Being married often means having joint accounts, filing taxes together as well as a slew of other financially intertwined matters. In turn, experts recommend that assessing where you stand financially and taking stock of every financial aspect of your life is key.

“The most important thing for someone going into a divorce to do is to become knowledgeable about their own family finances,” Reid A. Aronson, partner at family and matrimonial law firm Aronson, Mayefsky and Sloan, told U.S News & World Report.

2. Think of Your Financial Life Post-Divorce and Make a New Budget

After a divorce, many things will financially change as spouses will no longer share money obligations. For instance, housing might become pricier, as the burden of a rent or a mortgage will rest solely on one person’s shoulders.
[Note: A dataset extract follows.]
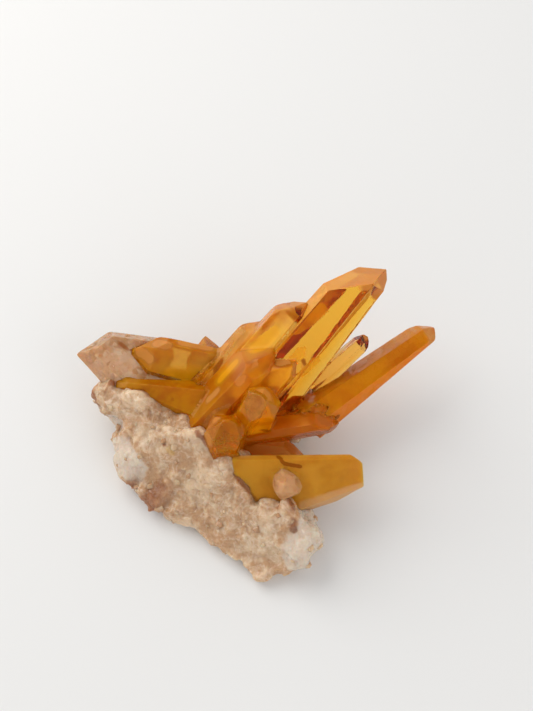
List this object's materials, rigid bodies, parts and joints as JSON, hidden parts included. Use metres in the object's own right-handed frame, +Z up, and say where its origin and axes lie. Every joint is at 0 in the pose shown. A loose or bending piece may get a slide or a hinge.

In turn, experts said that it’s crucial to start thinking about some upcoming lifestyle and financial changes as early as possible.

“Many of a family’s largest expenses, especially housing, are going to be much higher post-divorce. This means that for the vast majority of people, their lifestyle post-divorce is going to have to change because the family income cannot maintain two households at the exact same level that it maintained one household,” Aronson said.

As such, it’s also crucial to create a new budget based on the new income  and the new or modified goals to work from.

“Include kids in this process if possible, and then create (and modify) the budget based on these new goals,” said debt and consumer finance expert Sean Fox, President of Debt Resolution at Achieve. “You will probably benefit from keeping a spending journal or log for a few weeks, seeing new spending patterns and being aware of exactly where every dollar goes.”

3. Make Changes and Update Important Documents

Another crucial aspect to take care of is making changes to several financial matters, such as changing beneficiaries and updating your will.

“During times of transition — especially divorce – it’s key for you to review all your estate planning documents and beneficiary designations to make sure the documents reflect your current wishes and heirs,” said Sharon Klein, president of family wealth, Eastern U.S. Region at Wilmington Trust.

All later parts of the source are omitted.